Friday, September 18, 2009
Esenberg on CST, subsidiarity, and crises
Richard Esenberg has a very thoughtful post up at Prawfsblawg about "the Catholic notion of subsidiarity and what how it may inform our thinking about proposed expansions of the state in response to various 'crises,' e.g., the financial seizure, global warming and perceived flaws in the delivery of health care." Check it out! The commenters include several MOJ-ers.
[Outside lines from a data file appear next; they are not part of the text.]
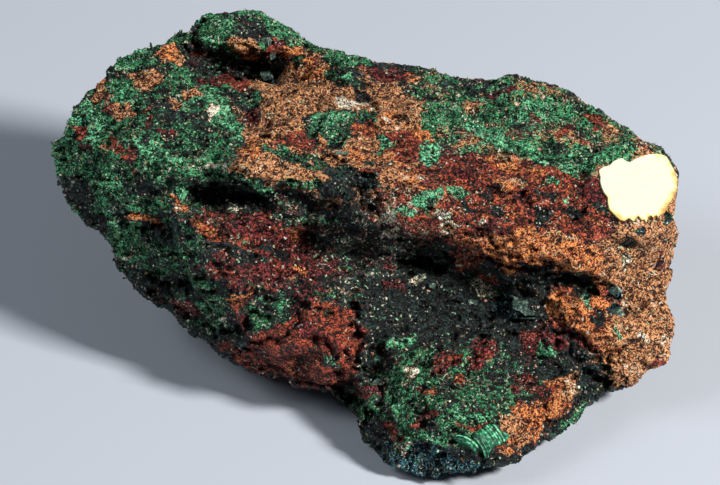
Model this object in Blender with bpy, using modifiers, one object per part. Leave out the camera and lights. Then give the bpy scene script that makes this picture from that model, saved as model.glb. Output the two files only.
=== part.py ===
"""A hand specimen of cuprite ore with malachite and limonite, and the painted label patch on it.

The rock is one natural piece. It is shaped in the plane of its showing side, where its outline is drawn, and
then tipped back onto its flat underside. In that plane x runs right and y runs up, and the third number is
depth: it grows towards the side that shows. These three are in millimetres, and the finished objects are in
metres, +Z up, with the origin on the underside, below the middle of the specimen's box.
"""

import math

import bmesh
import bpy
import numpy as np
from mathutils import Matrix, Vector, noise

MM = 0.001
TIP_BACK = math.radians(38.0)
UNDERSIDE_MM = -30.0
ROCK_TRIANGLES = 9300
SPHERE_SUBDIVISIONS = 7
SHOWING_FULLNESS = 0.7
HIDDEN_FULLNESS = 0.45
RIM_SPREAD = 0.92
ORE_COLOUR = (0.16, 0.10, 0.06)
ORE_ROUGHNESS = 0.75

LABEL_CENTRE = (54.6, 10.2)
LABEL_LIE = (3.6, -0.52, -0.64)
LABEL_FACET_RADIUS = 9.4
LABEL_FACET_BLEND = 2.5
LABEL_GAP_MM = 0.4
LABEL_THICKNESS_MM = 0.5
LABEL_COLOUR = (0.90, 0.87, 0.70)
LABEL_ROUGHNESS = 0.6

# The showing side's outline, clockwise from the tip of the left end.
OUTLINE = [
    (-63.2, 19.6), (-60.4, 22.0), (-58.8, 26.6), (-57.0, 28.4), (-53.2, 32.6), (-50.4, 36.0),
    (-47.8, 38.2), (-43.0, 40.0), (-40.8, 39.3), (-38.6, 41.8), (-37.0, 42.2), (-35.9, 41.8),
    (-33.4, 44.5), (-32.6, 45.9), (-31.0, 46.3), (-24.6, 46.8), (-21.6, 46.8), (-19.4, 45.2),
    (-15.0, 42.0), (-10.4, 39.2), (-5.4, 38.4), (-3.8, 37.2), (0.2, 36.6), (2.2, 35.6),
    (10.2, 34.6), (15.2, 33.8), (18.8, 32.2), (26.0, 32.2), (30.6, 33.2), (37.4, 31.1),
    (43.4, 28.4), (49.6, 24.0), (53.2, 22.2), (55.2, 19.5), (58.8, 18.8), (61.8, 15.4),
    (62.8, 12.4), (62.4, 8.8), (61.4, 5.2), (63.0, 0.0), (62.0, -2.2), (61.6, -6.6),
    (59.8, -10.0), (60.2, -13.2), (62.2, -17.4), (61.4, -23.4), (59.2, -25.6), (55.6, -26.8),
    (52.0, -29.8), (48.0, -30.0), (45.0, -32.9), (43.4, -33.2), (42.0, -36.0), (39.2, -38.6),
    (35.0, -40.6), (31.8, -43.1), (29.0, -44.4), (22.6, -45.2), (20.4, -46.2), (15.8, -46.0),
    (11.6, -47.2), (8.4, -45.7), (4.2, -45.1), (2.0, -42.8), (-0.9, -38.0), (-1.2, -35.2),
    (-2.6, -33.2), (-6.8, -30.2), (-9.4, -30.4), (-14.4, -29.3), (-15.8, -27.3), (-22.0, -26.5),
    (-27.2, -24.4), (-31.6, -20.1), (-39.8, -13.8), (-43.6, -11.4), (-47.6, -7.4), (-51.6, -0.4),
    (-54.0, 2.1), (-58.6, 5.4), (-61.0, 9.2), (-62.7, 16.0),
]

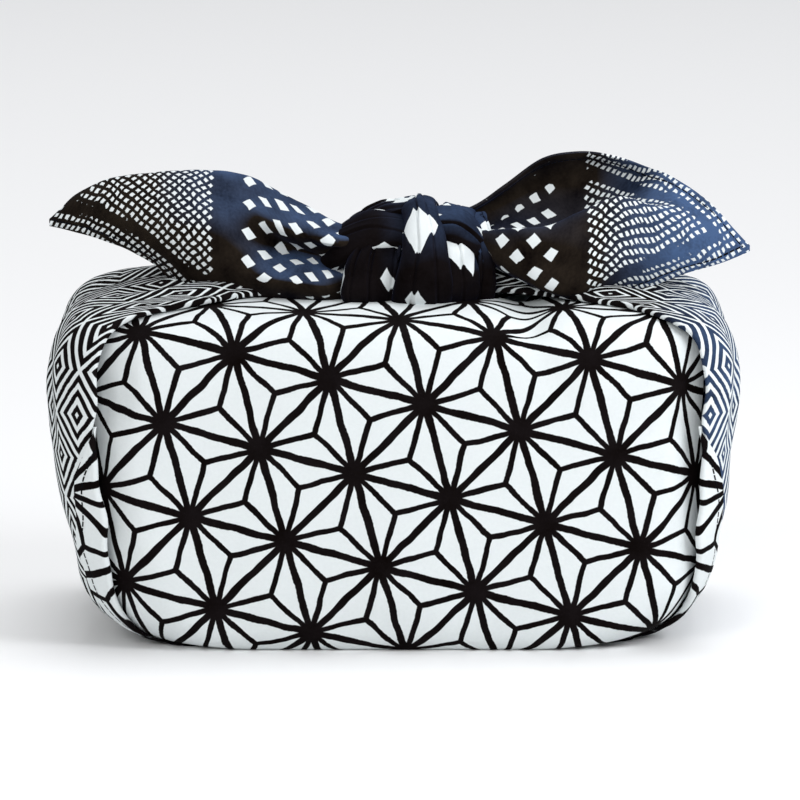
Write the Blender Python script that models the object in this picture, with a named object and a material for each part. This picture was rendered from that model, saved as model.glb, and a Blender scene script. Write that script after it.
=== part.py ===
"""Furoshiki wrap: one square of cotton cloth folded round a box-shaped bundle and tied on top.

The cloth is one closed solid. X runs along the bundle, with the view's right at +X. The front faces -Y and
Z is up. The origin is the middle of the flat underside. All lengths in the tables are in millimetres.
"""

from collections import namedtuple
from math import acos, cos, exp, pi, radians, sin

import bmesh
import bpy
from mathutils import Vector

MM = 0.001
BUNDLE_HEIGHT = 118.4
EAR_SHEET = 2.0
STEP_WIDTH = 0.7
END_SPANS = 18
ARC_SPANS = 8
FRONT_STATIONS = (0.0, 0.02, 0.06, 0.14, 0.26, 0.4, 0.52, 0.64, 0.76, 0.87, 0.94, 0.98, 1.0)

# The bundle from its rest face upwards and then inwards over the top. A row is one closed ring.
# up: height. long, deep: half sizes. corner: radius in plan. fold_left, fold_right: how far out the end
# cloths' edges lie. layer: how proud the end cloths stand. pocket: how far the panel turns in under them.
# gusset: width of the folded corner that lies on the end cloth. rise, ridge: how much the end cloths climb
# and pleat towards the knot.
Ring = namedtuple("Ring", "up long deep corner fold_left fold_right layer pocket gusset rise ridge")
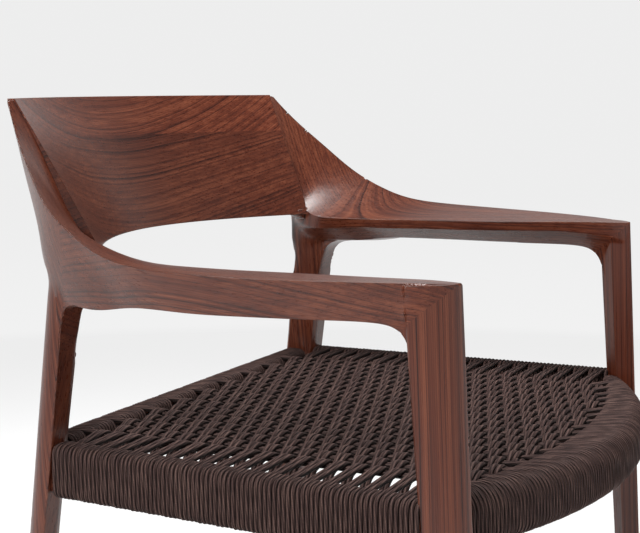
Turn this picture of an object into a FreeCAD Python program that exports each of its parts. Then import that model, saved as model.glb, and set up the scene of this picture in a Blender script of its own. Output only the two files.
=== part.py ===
import FreeCAD, Part
import math
import os
from FreeCAD import Vector

os.makedirs("parts", exist_ok=True)

# Armchair in oiled walnut with a woven cord seat.  Millimetres, +Z up, floor at Z = 0.
# The sitter faces -Y and the sitter's left hand is on +X.
# Everything is drawn on the +X side and mirrored.

Y_SHIFT = 15.8          # brings the middle of the depth onto the origin
GLIDE_H = 4.0           # nylon glide under each foot
GLIDE_R = 8.0

ARM_TOP = 628.0         # top of the arm at its front tip
ARM_BOTTOM = 599.0      # flat underside of the arm
SEAT_TOP = 461.5        # top of the cord over the rails
CORD = 4.5              # thickness of one layer of cord
GAP = 0.3               # air between the cord and the wood
RAIL_W = 19.0           # bare thickness of the side and back rails
RAIL_H = 40.0           # bare height of every rail
RAIL_TOP = SEAT_TOP - CORD
RAIL_BOTTOM = RAIL_TOP - RAIL_H
RAIL_MID = RAIL_TOP - RAIL_H / 2
TENON_T = 9.0
TENON_H = 26.0
TENON_L = 17.0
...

Here is what I wrote:
Subsidiarity is more than a rule that "things should be done at the smaller, more local level", and also more than a "vertically oriented prudential judgment about effectiveness." As Russell Hittinger puts it, "subsidiarity presupposes that there are plural authorities and agents having their 'proper' (not necessarily, lowest) duties and rights with regard to the common good." The danger (and Rob has explored this in some of his work) with thinking of subsidiarity in terms of "devolution" is that this thinking presumes that the state possesses powers that are somehow being "circulated" (Hittinger's word) to "lower" bodies, from the top down. Sure, this kind of devolution sometimes happens, and sometimes is a good idea (more efficient, more responsive, etc.), but it's not the same thing as subsidiarity. "The point of subsidiarity is a normative structure of social forms," Hittinger writes. It is not a "trickling down of power or aid. . . . The principle is not so much a theory about state institutions, or about checks and balances, as it is an account of the pluralism in society." (For more, see Hittinger's essay in the Witte & Alexander volume, "The Teachings of Modern Christianity").